● **THE EXERCISE**
Return, word for word, every line that follows.
─── GIVEN INFORMATION
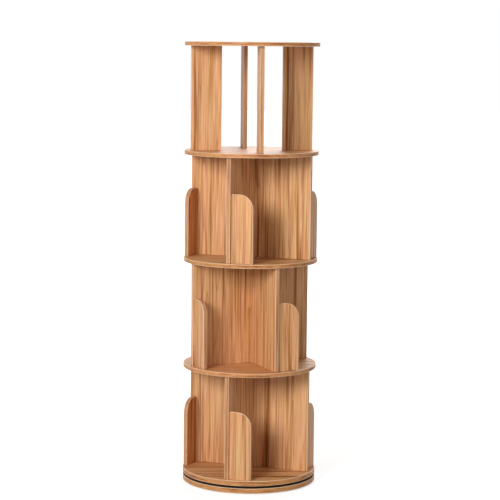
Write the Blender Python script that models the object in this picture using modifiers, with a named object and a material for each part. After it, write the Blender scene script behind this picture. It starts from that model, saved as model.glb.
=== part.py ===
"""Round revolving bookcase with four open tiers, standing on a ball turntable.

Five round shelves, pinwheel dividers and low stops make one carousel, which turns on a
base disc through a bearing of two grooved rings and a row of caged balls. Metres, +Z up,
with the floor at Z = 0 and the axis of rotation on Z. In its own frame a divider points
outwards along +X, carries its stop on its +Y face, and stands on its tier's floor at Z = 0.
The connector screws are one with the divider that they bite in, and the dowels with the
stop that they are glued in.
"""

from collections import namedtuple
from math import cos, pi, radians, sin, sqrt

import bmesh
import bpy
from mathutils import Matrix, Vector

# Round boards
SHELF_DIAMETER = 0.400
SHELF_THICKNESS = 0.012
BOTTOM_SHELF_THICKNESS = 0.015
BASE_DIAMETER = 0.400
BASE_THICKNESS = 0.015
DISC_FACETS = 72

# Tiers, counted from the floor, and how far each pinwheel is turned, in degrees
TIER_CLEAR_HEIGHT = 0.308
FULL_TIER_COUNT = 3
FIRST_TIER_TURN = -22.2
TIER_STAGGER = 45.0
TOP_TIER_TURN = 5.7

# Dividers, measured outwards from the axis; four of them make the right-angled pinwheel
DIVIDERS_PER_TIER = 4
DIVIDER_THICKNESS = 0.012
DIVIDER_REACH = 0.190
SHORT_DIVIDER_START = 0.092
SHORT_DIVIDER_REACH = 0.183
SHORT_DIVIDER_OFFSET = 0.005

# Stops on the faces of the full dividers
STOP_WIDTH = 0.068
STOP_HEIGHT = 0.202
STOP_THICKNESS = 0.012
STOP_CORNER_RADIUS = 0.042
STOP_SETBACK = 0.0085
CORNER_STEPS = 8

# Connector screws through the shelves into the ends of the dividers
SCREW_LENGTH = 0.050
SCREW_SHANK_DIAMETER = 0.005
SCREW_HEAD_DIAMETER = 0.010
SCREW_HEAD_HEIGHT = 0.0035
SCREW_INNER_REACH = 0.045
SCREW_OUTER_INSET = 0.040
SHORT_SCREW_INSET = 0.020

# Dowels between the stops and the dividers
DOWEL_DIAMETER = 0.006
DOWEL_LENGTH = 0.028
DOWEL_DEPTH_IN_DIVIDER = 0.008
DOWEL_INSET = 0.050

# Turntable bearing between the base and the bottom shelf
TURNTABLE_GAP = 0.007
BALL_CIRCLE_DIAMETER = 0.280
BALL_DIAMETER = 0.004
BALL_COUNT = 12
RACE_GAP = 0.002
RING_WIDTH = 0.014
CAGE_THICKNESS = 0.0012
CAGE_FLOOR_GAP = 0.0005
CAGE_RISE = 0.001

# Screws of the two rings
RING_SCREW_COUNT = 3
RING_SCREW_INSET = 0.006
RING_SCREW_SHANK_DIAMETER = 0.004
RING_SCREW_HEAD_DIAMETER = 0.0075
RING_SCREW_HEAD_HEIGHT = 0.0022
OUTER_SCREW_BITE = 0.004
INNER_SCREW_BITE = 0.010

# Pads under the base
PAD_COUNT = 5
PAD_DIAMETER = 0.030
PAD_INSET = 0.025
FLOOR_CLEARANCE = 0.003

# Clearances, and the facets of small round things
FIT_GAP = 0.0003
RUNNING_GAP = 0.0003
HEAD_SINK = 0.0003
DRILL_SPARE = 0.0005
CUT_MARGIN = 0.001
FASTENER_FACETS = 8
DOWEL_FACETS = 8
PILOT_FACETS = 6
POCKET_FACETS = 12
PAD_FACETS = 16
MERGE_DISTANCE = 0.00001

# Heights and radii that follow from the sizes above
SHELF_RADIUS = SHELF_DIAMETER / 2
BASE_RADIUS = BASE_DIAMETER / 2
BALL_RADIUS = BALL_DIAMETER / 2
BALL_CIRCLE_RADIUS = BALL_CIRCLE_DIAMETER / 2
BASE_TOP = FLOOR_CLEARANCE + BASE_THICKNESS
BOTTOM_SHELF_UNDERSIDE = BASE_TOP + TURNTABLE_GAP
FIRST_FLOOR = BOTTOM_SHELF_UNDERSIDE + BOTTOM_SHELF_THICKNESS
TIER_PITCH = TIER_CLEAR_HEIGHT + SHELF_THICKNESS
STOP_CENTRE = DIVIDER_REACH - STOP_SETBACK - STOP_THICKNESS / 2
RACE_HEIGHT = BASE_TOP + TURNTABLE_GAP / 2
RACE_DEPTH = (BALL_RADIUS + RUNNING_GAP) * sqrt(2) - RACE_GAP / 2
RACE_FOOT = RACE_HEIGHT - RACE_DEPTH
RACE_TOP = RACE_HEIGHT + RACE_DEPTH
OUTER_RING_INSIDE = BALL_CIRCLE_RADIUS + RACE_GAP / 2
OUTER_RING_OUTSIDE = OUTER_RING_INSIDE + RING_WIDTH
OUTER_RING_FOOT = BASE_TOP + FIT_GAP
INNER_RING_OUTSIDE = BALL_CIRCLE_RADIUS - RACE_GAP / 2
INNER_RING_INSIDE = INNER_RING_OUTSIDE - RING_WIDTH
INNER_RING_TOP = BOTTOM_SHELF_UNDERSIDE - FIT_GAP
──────
● **WRITTEN REPLY**
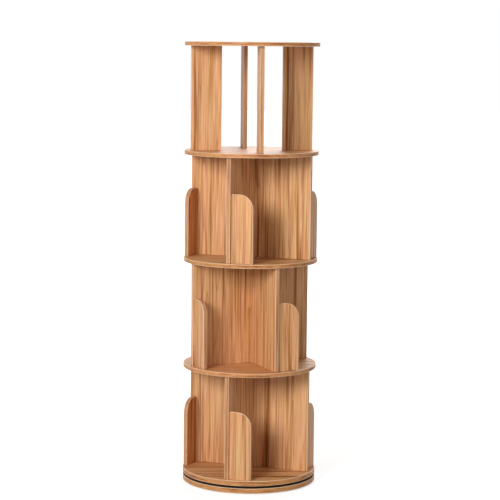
Write the Blender Python script that models the object in this picture using modifiers, with a named object and a material for each part. After it, write the Blender scene script behind this picture. It starts from that model, saved as model.glb.
=== part.py ===
"""Round revolving bookcase with four open tiers, standing on a ball turntable.

Five round shelves, pinwheel dividers and low stops make one carousel, which turns on a
base disc through a bearing of two grooved rings and a row of caged balls. Metres, +Z up,
with the floor at Z = 0 and the axis of rotation on Z. In its own frame a divider points
outwards along +X, carries its stop on its +Y face, and stands on its tier's floor at Z = 0.
The connector screws are one with the divider that they bite in, and the dowels with the
stop that they are glued in.
"""

from collections import namedtuple
from math import cos, pi, radians, sin, sqrt

import bmesh
import bpy
from mathutils import Matrix, Vector

# Round boards
SHELF_DIAMETER = 0.400
SHELF_THICKNESS = 0.012
BOTTOM_SHELF_THICKNESS = 0.015
BASE_DIAMETER = 0.400
BASE_THICKNESS = 0.015
DISC_FACETS = 72

# Tiers, counted from the floor, and how far each pinwheel is turned, in degrees
TIER_CLEAR_HEIGHT = 0.308
FULL_TIER_COUNT = 3
FIRST_TIER_TURN = -22.2
TIER_STAGGER = 45.0
TOP_TIER_TURN = 5.7

# Dividers, measured outwards from the axis; four of them make the right-angled pinwheel
DIVIDERS_PER_TIER = 4
DIVIDER_THICKNESS = 0.012
DIVIDER_REACH = 0.190
SHORT_DIVIDER_START = 0.092
SHORT_DIVIDER_REACH = 0.183
SHORT_DIVIDER_OFFSET = 0.005

# Stops on the faces of the full dividers
STOP_WIDTH = 0.068
STOP_HEIGHT = 0.202
STOP_THICKNESS = 0.012
STOP_CORNER_RADIUS = 0.042
STOP_SETBACK = 0.0085
CORNER_STEPS = 8

# Connector screws through the shelves into the ends of the dividers
SCREW_LENGTH = 0.050
SCREW_SHANK_DIAMETER = 0.005
SCREW_HEAD_DIAMETER = 0.010
SCREW_HEAD_HEIGHT = 0.0035
SCREW_INNER_REACH = 0.045
SCREW_OUTER_INSET = 0.040
SHORT_SCREW_INSET = 0.020

# Dowels between the stops and the dividers
DOWEL_DIAMETER = 0.006
DOWEL_LENGTH = 0.028
DOWEL_DEPTH_IN_DIVIDER = 0.008
DOWEL_INSET = 0.050

# Turntable bearing between the base and the bottom shelf
TURNTABLE_GAP = 0.007
BALL_CIRCLE_DIAMETER = 0.280
BALL_DIAMETER = 0.004
BALL_COUNT = 12
RACE_GAP = 0.002
RING_WIDTH = 0.014
CAGE_THICKNESS = 0.0012
CAGE_FLOOR_GAP = 0.0005
CAGE_RISE = 0.001

# Screws of the two rings
RING_SCREW_COUNT = 3
RING_SCREW_INSET = 0.006
RING_SCREW_SHANK_DIAMETER = 0.004
RING_SCREW_HEAD_DIAMETER = 0.0075
RING_SCREW_HEAD_HEIGHT = 0.0022
OUTER_SCREW_BITE = 0.004
INNER_SCREW_BITE = 0.010

# Pads under the base
PAD_COUNT = 5
PAD_DIAMETER = 0.030
PAD_INSET = 0.025
FLOOR_CLEARANCE = 0.003

# Clearances, and the facets of small round things
FIT_GAP = 0.0003
RUNNING_GAP = 0.0003
HEAD_SINK = 0.0003
DRILL_SPARE = 0.0005
CUT_MARGIN = 0.001
FASTENER_FACETS = 8
DOWEL_FACETS = 8
PILOT_FACETS = 6
POCKET_FACETS = 12
PAD_FACETS = 16
MERGE_DISTANCE = 0.00001

# Heights and radii that follow from the sizes above
SHELF_RADIUS = SHELF_DIAMETER / 2
BASE_RADIUS = BASE_DIAMETER / 2
BALL_RADIUS = BALL_DIAMETER / 2
BALL_CIRCLE_RADIUS = BALL_CIRCLE_DIAMETER / 2
BASE_TOP = FLOOR_CLEARANCE + BASE_THICKNESS
BOTTOM_SHELF_UNDERSIDE = BASE_TOP + TURNTABLE_GAP
FIRST_FLOOR = BOTTOM_SHELF_UNDERSIDE + BOTTOM_SHELF_THICKNESS
TIER_PITCH = TIER_CLEAR_HEIGHT + SHELF_THICKNESS
STOP_CENTRE = DIVIDER_REACH - STOP_SETBACK - STOP_THICKNESS / 2
RACE_HEIGHT = BASE_TOP + TURNTABLE_GAP / 2
RACE_DEPTH = (BALL_RADIUS + RUNNING_GAP) * sqrt(2) - RACE_GAP / 2
RACE_FOOT = RACE_HEIGHT - RACE_DEPTH
RACE_TOP = RACE_HEIGHT + RACE_DEPTH
OUTER_RING_INSIDE = BALL_CIRCLE_RADIUS + RACE_GAP / 2
OUTER_RING_OUTSIDE = OUTER_RING_INSIDE + RING_WIDTH
OUTER_RING_FOOT = BASE_TOP + FIT_GAP
INNER_RING_OUTSIDE = BALL_CIRCLE_RADIUS - RACE_GAP / 2
INNER_RING_INSIDE = INNER_RING_OUTSIDE - RING_WIDTH
INNER_RING_TOP = BOTTOM_SHELF_UNDERSIDE - FIT_GAP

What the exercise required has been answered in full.